Reproduce the listing that follows with no differences at all.

--- Start of Dataset section ---

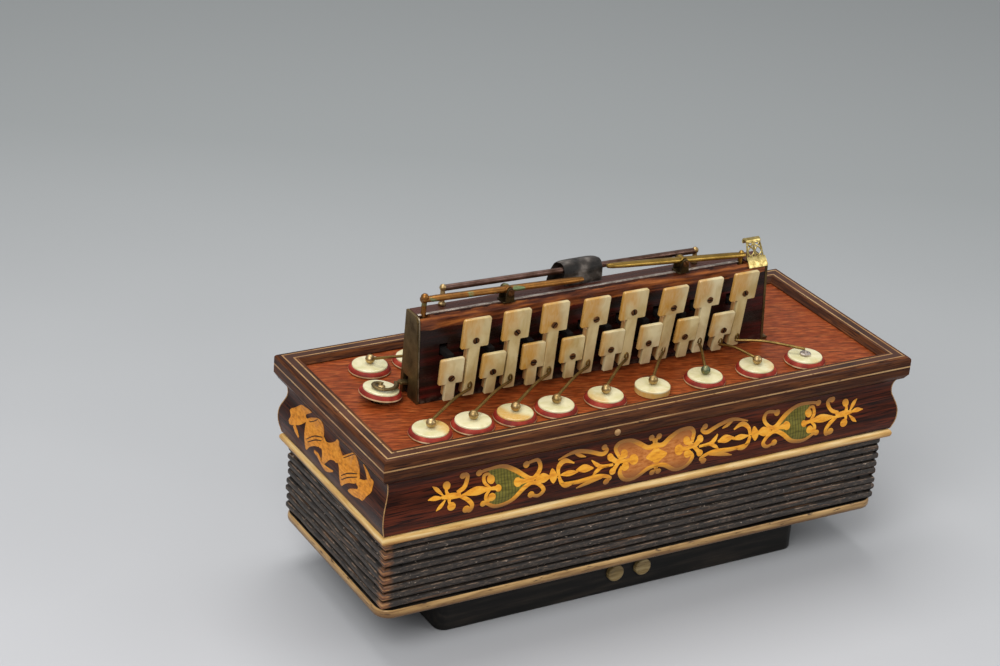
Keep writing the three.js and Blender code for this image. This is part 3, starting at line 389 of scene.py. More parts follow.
# %% Rosewood
def rosewood(name, tones, figure_mm, pore_mm, pore_colour, gloss, turn_degrees=0.0):
    material, _, figure, pores, rubbed = new_finish(
        name, Grain(figure_mm, 4, 0.62, 0.5, turn_degrees=turn_degrees),
        Grain(pore_mm, 2, turn_degrees=turn_degrees), Grain(24, 3))
    tone = add(material, "ValToRGB", {0: figure}, stops=zip((0.3, 0.45, 0.57, 0.72), tones))
    rough = add(material, "MapRange", {0: rubbed, 1: 0.35, 2: 0.7, 3: gloss - 0.08, 4: gloss + 0.14})
    return laid_up(material, tone, [(pores, 0.5, 0.66, 1, pore_colour)], (pores, 0.35, 0.05),
                   {"Roughness": rough, "Specular IOR Level": 0.12})


case_wood_x = rosewood("french_polished_rosewood_long_grain", ("#220D07", "#3C190D", "#562312", "#702F16"),
                       (70, 9, 3.2), (14, 1.4, 0.5), "#180805", 0.34)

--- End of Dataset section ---

> Problem solution:
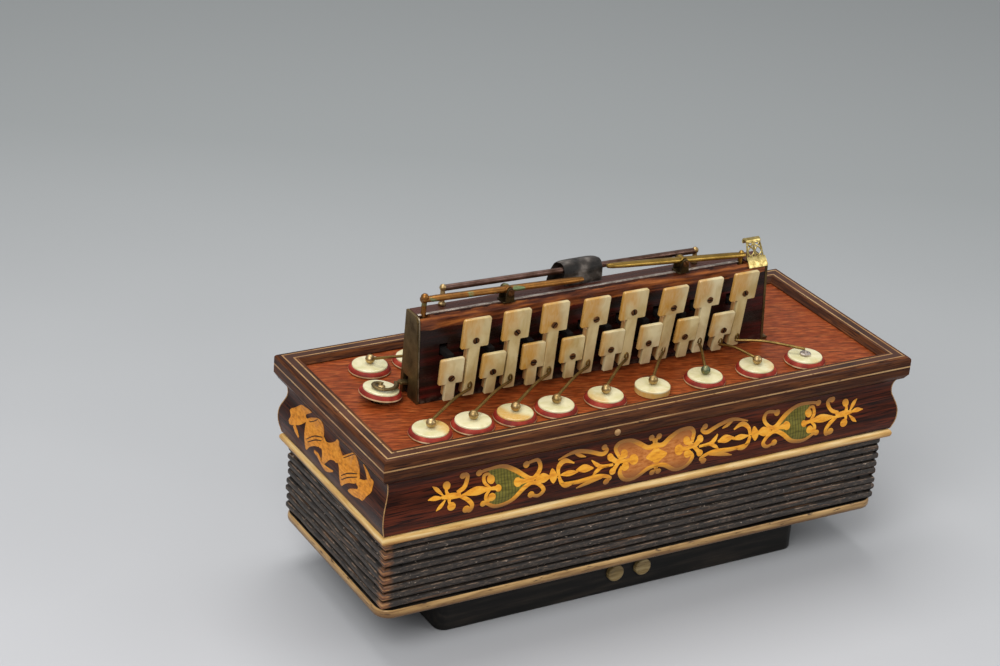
Keep writing the three.js and Blender code for this image. This is part 3, starting at line 389 of scene.py. More parts follow.
# %% Rosewood
def rosewood(name, tones, figure_mm, pore_mm, pore_colour, gloss, turn_degrees=0.0):
    material, _, figure, pores, rubbed = new_finish(
        name, Grain(figure_mm, 4, 0.62, 0.5, turn_degrees=turn_degrees),
        Grain(pore_mm, 2, turn_degrees=turn_degrees), Grain(24, 3))
    tone = add(material, "ValToRGB", {0: figure}, stops=zip((0.3, 0.45, 0.57, 0.72), tones))
    rough = add(material, "MapRange", {0: rubbed, 1: 0.35, 2: 0.7, 3: gloss - 0.08, 4: gloss + 0.14})
    return laid_up(material, tone, [(pores, 0.5, 0.66, 1, pore_colour)], (pores, 0.35, 0.05),
                   {"Roughness": rough, "Specular IOR Level": 0.12})


case_wood_x = rosewood("french_polished_rosewood_long_grain", ("#220D07", "#3C190D", "#562312", "#702F16"),
                       (70, 9, 3.2), (14, 1.4, 0.5), "#180805", 0.34)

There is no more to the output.